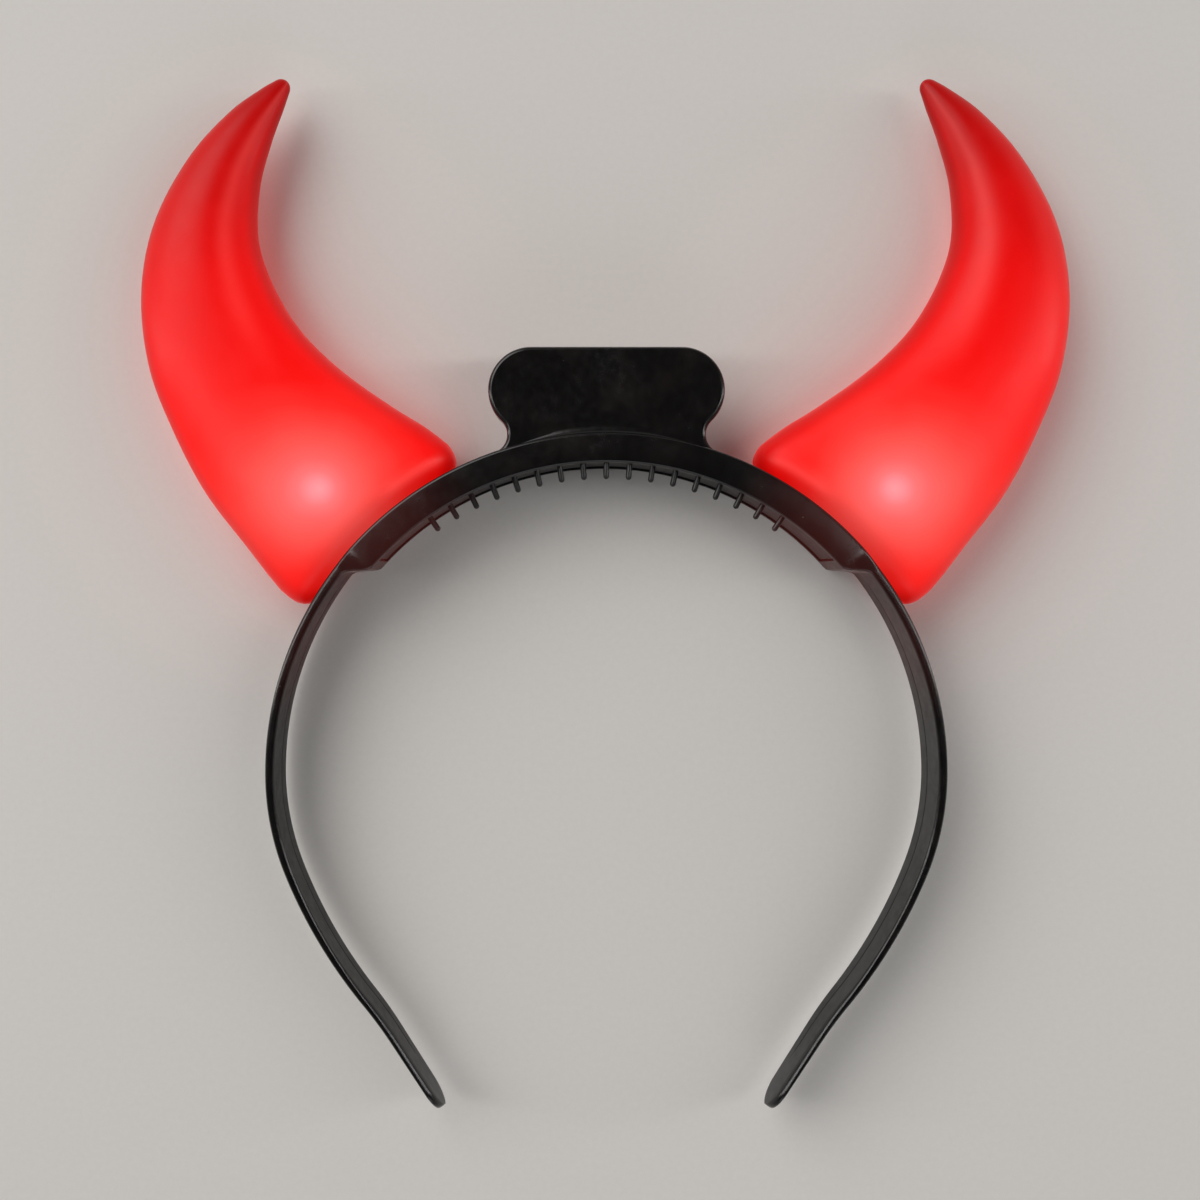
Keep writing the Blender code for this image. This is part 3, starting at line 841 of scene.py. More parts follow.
def band_size(distance):
    """Thickness, depth, groove share and edge opening of the band at a distance from the crown."""
    step_start = sizes().arch_radius * sizes().housing_half_angle
    step = ease(distance, step_start, leg_start())
    length = band_length()
    along = min(max((distance - leg_start()) / (length - leg_start()), 0.0), 1.0)
    leg_thickness = mix(sizes().leg_thickness, sizes().leg_end_thickness, along)
    leg_depth = mix(sizes().leg_depth, sizes().leg_end_depth, along)
    thickness = mix(sizes().housing_thickness, leg_thickness, step)
    depth = mix(sizes().housing_depth, leg_depth, step)
    end_share = max(1.0 - (length - distance) / LEG_END_ROUND, 0.0)
    groove = ease(distance, leg_start(), leg_start() + GROOVE_START_RUN)
    groove *= 1.0 - ease(distance, length - GROOVE_STOP[0], length - GROOVE_STOP[1])
    opening = ease(distance, length - OPEN_EDGE_RUN[0], length - OPEN_EDGE_RUN[1])
    return thickness, depth * math.sqrt(max(1.0 - end_share * end_share, 0.0)), groove, opening


def band_stations():
    """Distances from the crown at which the band's section is set."""
    round_start = band_length() - LEG_END_ROUND
    count = round(round_start / BAND_STEP)
    stations = [round_start * step / count for step in range(count + 1)]
    for step in range(1, 2 * DOME_STEPS + 1):
        turn = 0.5 * math.pi * step / (2 * DOME_STEPS + 0.2)
        stations.append(round_start + LEG_END_ROUND * math.sin(turn))
    return stations


def open_edge(corner, thickness, share):
    """Corner at the front rim's head side, opened by a share into a longer slope."""
    start, end = corner[0], corner[-1]
    opened = []
    for inward, forward in corner:
        inness = (inward - end[0]) / (start[0] - end[0])
        upness = (forward - start[1]) / (end[1] - start[1])
        slope_in = OPEN_EDGE_SHARE * thickness * share * (1.0 - inness) * upness
        slope_down = OPEN_EDGE_DROP * share * (1.0 - upness)
        opened.append((inward - slope_in, forward - slope_down))
    return opened


def rounded_corners(width, depth, radius):
    """Four corners of a rounded rectangle, each as (inward, forward) pairs, from the front."""
    radius = min(radius, LARGEST_ROUND_SHARE * width, LARGEST_ROUND_SHARE * depth)
    corners = (
        (radius, depth / 2.0 - radius, 90.0),
        (radius, radius - depth / 2.0, 180.0),
        (width - radius, radius - depth / 2.0, 270.0),
        (width - radius, depth / 2.0 - radius, 0.0),
    )
    rounded = []
    for inward, forward, start in corners:
        turns = [
            math.radians(start + 90.0 * step / CORNER_STEPS) for step in range(CORNER_STEPS + 1)
        ]
        rounded.append(
            [(inward + radius * math.cos(t), forward + radius * math.sin(t)) for t in turns]
        )
    return rounded


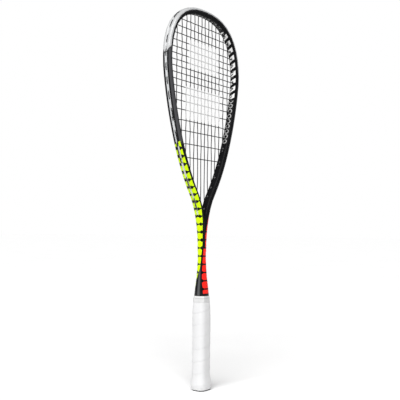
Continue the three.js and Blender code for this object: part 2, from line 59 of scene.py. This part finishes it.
# Centre line of the frame tube, as part.mjs has it, in millimetres.
HEAD = {"half_width": 101.7, "widest_z": 573.3, "crown_z": 679, "exponent": 2.47}
SIDE = {"shoulder": 10, "lean": 0.604, "end": (24.1, 348.1), "reach": 110.3}
THROAT = {"reach": 44.8, "end": (0.8, 245), "run": 8}
SHAFT_FOOT = 165

# Camera: where it stands, in millimetres, where it looks, in degrees, and its lens.
CAMERA = {"place": (-975.4, -731.4, 283.8), "yaw": 52.94, "pitch": 2.59, "roll": 0.44}
LENS_MM = 60.75
SENSOR_MM = 36

# Lights: the direction or the place they come from, in metres, and how wide and strong they are.
SKY = {"toward": (-0.78, -0.34, 1.0), "spread_deg": 45, "strength": 3.35}
KEY = {"place": (-1.5, -1.1, 0.9), "aim": (0, 0, 0.35), "size": 0.9, "power": 2.5}
AMBIENT = 0.26  # light from all round; the backdrop itself shows white
FLOOR_HALF = 30  # half the floor's width, in metres
FLOOR_GAP = 0.0003  # metres between the floor and the butt, so that the two faces don't coincide

# Colours, in linear light.
YELLOW = (0.63, 0.9, 0.0)
RED = (0.95, 0.022, 0.014)
BLACK = (0.003, 0.003, 0.0035)
CHARCOAL = (0.06, 0.06, 0.064)
CARBON = (0.005, 0.005, 0.006)
# The grey of a painted highlight up the shaft's foot.
FOOT_HIGHLIGHT_GREY = (0.085, 0.086, 0.088)
WHITE = (0.85, 0.85, 0.84)
BUMPER_GREY = (0.5, 0.505, 0.51)
SCRATCH_GREY = (0.4, 0.4, 0.41)
GROMMET_GREY = (0.62, 0.63, 0.64)
BARREL_GREY = (0.16, 0.16, 0.165)
STRING_DARK, STRING_LIGHT = (0.006, 0.006, 0.007), (0.014, 0.014, 0.015)
STENCIL_GREY = (0.6, 0.6, 0.6)
STEEL = (0.62, 0.62, 0.64)
GRIP_WHITE = (0.68, 0.68, 0.685)
COLLAR_WHITE = (0.68, 0.68, 0.68)
TAPE_WHITE = (0.62, 0.62, 0.62)
CAP_BLACK = (0.045, 0.045, 0.048)
PALLET_FOAM, PLUG_FOAM = (0.5, 0.43, 0.3), (0.3, 0.3, 0.3)


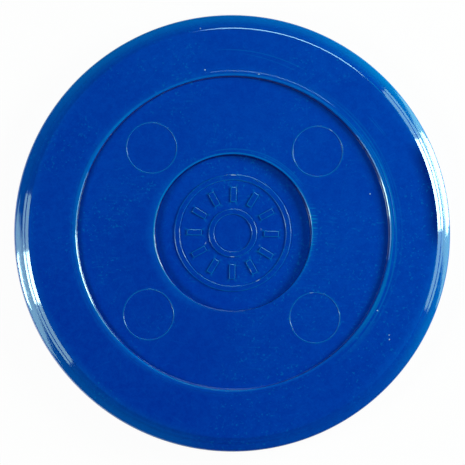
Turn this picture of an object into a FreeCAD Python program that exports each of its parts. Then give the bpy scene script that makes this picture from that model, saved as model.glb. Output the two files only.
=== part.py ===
"""Game puck: one solid disc of moulded plastic, 70 mm across, that slides on either face.

Both faces are alike. From the edge inwards each has a rim that falls away in two turned facets, a wide flat land
that carries the puck, a shallow recess, and a smaller recess in its middle. So the upper half is drawn once, as a
turned section, and mirrored. Then each face gets what the mould leaves on it alone: the marks of four ejector pins
on the upper face, and the stub of the gate in its dimple on the lower one.

The origin is at the centre of the face that the puck rests on, with +Z up through the disc. Lengths are in mm.
"""

import FreeCAD, Part

import os

import Sketcher

OUTPUT_FOLDER = "parts"
NODE_NAME = "puck"

# The driving dimensions. Each one is set by itself, and every other length is worked out from them.
SIZES = {
    # the disc
    "puck_diameter": 70.0,
    "puck_thickness": 4.8,
    # the line round the side where the two halves of the mould meet
    "parting_ridge_height": 0.03,
    "parting_ridge_width": 0.16,
    # the rim falls from the land in two facets with a fine turned step between them
    "inner_facet_width": 0.95,
    "inner_facet_drop": 0.42,
    "facet_step": 0.05,
    "outer_facet_width": 1.25,
    "outer_facet_drop": 0.73,
    "land_edge_radius": 0.6,
    "rim_edge_radius": 0.5,
    # the large recess: a bevel, then a steep wall with draft, then the floor
    "recess_diameter": 50.7,
    "recess_depth": 0.8,
    "recess_bevel_width": 0.28,
    "recess_bevel_drop": 0.17,
    "recess_wall_draft": 0.1,
    # the centre recess, sunk into the floor of the large one
    "centre_diameter": 25.5,
    "centre_depth": 1.1,
    "centre_bevel_width": 0.18,
    "centre_bevel_drop": 0.12,
    "centre_wall_draft": 0.08,
    # what the ejector pins leave on the upper face: a sunk disc inside a thin ring of flash
    "pin_count": 4,
    "first_pin_angle": 45,
    "pin_diameter": 8.0,
    "pin_sink": 0.04,
    "pin_flash_width": 0.14,
    "pin_flash_height": 0.05,
    # where the gate was broken off the lower face
    "gate_dimple_diameter": 4.0,
    "gate_dimple_depth": 0.25,
    "gate_stub_diameter": 1.3,
    "gate_stub_height": 0.16,
    # how far a cutting outline reaches past the face that it cuts
    "cut_overrun": 1.0,
}

# Places that several features share, as expressions on the sheet. Heights are from the middle of the thickness.
OUTER_RADIUS = "Sizes.puck_diameter / 2"
SIDE_RADIUS = f"{OUTER_RADIUS} - Sizes.parting_ridge_height"
LAND_RADIUS = f"{SIDE_RADIUS} - Sizes.outer_facet_width - Sizes.inner_facet_width"
LAND_HEIGHT = "Sizes.puck_thickness / 2"
FACET_JOIN_RADIUS = f"{LAND_RADIUS} + Sizes.inner_facet_width"
FACET_JOIN_HEIGHT = f"{LAND_HEIGHT} - Sizes.inner_facet_drop"
RIM_FOOT_HEIGHT = f"{FACET_JOIN_HEIGHT} - Sizes.facet_step - Sizes.outer_facet_drop"
RECESS_FLOOR_HEIGHT = f"{LAND_HEIGHT} - Sizes.recess_depth"
RECESS_FLOOR_RADIUS = "Sizes.recess_diameter / 2 - Sizes.recess_bevel_width - Sizes.recess_wall_draft"
CENTRE_FLOOR_HEIGHT = f"{RECESS_FLOOR_HEIGHT} - Sizes.centre_depth"
GATE_ROOF_HEIGHT = f"{CENTRE_FLOOR_HEIGHT} - Sizes.gate_dimple_depth"


def make_sheet(doc):
    """The spreadsheet that every sketch and feature reads."""
    sheet = doc.addObject("Spreadsheet::Sheet", "Sizes")
    for row, (alias, value) in enumerate(SIZES.items(), start=1):
        sheet.set(f"A{row}", alias)
        sheet.set(f"B{row}", str(value))
        sheet.setAlias(f"B{row}", alias)
    doc.recompute()
    return sheet


def origin_feature(body, role):
    """The origin plane or axis of the body that has this role."""
    return next(f for f in body.Origin.OriginFeatures if f.Role == role)


def number(body, expression):
    """What an expression on the sheet comes to."""
    return float(body.evalExpression(expression))


def new_sketch(body, name, role, height=None):
    """An empty sketch on an origin plane, raised off it by an expression where one is given."""
    sketch = body.newObject("Sketcher::SketchObject", name)
    sketch.AttachmentSupport = [(origin_feature(body, role), "")]
    sketch.MapMode = "FlatFace"
    if height:
        sketch.setExpression("AttachmentOffset.Base.z", height)
    return sketch


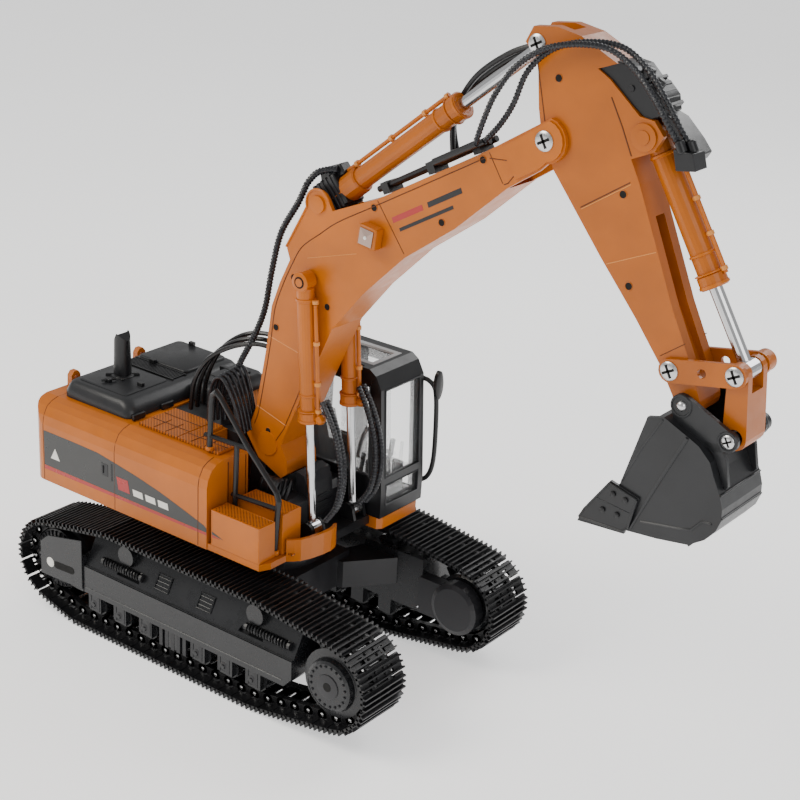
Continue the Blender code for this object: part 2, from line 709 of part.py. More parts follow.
def boom_pedestal(parent):
    """Upright block that carries the boom foot between its plates, and the motor case in front of it."""
    foot = DECK_Z + DECK_THICK + GAP
    outline = [(-12, foot), (5, foot), (6.5, 142), (8, 150)] + arc(BOOM_FOOT, 8.6, -50, 200, 12) + [(-6, 150)]
    half = BOOM_PLATE_IN - RUN - 0.2
    hole = cross_pin(BOOM_FOOT, 20, PIN_RADIUS + 1.4, 24)
    case = [(15, foot), (49.5, foot), (49.5, 131), (44, 134.5), (15, 134.5)]
    hood = [(38, 130), (49.5, 130), (48.5, 142), (45, 149), (38, 151)]
    joined = [prism_y(case, WELL_RIGHT_Y - 15, WELL_LEFT_Y + 11), prism_y(hood, -14, 14),
              box(0, 20, -half + 3, half - 3, foot, 130)]
    return piece("boom_pedestal", prism_y(outline, -half, half), ("black_plastic", DARK, 0.5, 0.0), parent,
                 joined=joined, cuts=[hole])


def cylinder_bracket(parent):
    """Base with four ears and pins for the feet of the boom cylinders."""
    x, z = BOOM_CYL_BASE
    floor = DECK_Z + DECK_THICK + GAP
    base = box(x - 11, x + 8.7, -32, 31.5, floor, floor + 1.6)
    joined = []
    ear = [(x - 8, floor + 0.5), (x + 8, floor + 0.5)] + arc((x, z), 6.0, 0, 180, 8)
    for side in (-1, 1):
        for y in (side * (BOOM_CYL_Y - 6.0), side * (BOOM_CYL_Y + 6.0)):
            joined.append(prism_y(ear, y - 1.3, y + 1.3))
        joined.append(cross_pin((x, z), 7.0, 2.6, 20, side * BOOM_CYL_Y))
    return piece("cylinder_bracket", base, ("black_plastic", DARK, 0.5, 0.0), parent, joined=joined)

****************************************

AIM OF THE TASK:
For each line in the data above that contains the string "FreeCAD", extract the line.

ANSWER TO THIS TASK:
Turn this picture of an object into a FreeCAD Python program that exports each of its parts. Then give the bpy scene script that makes this picture from that model, saved as model.glb. Output the two files only.
import FreeCAD, Part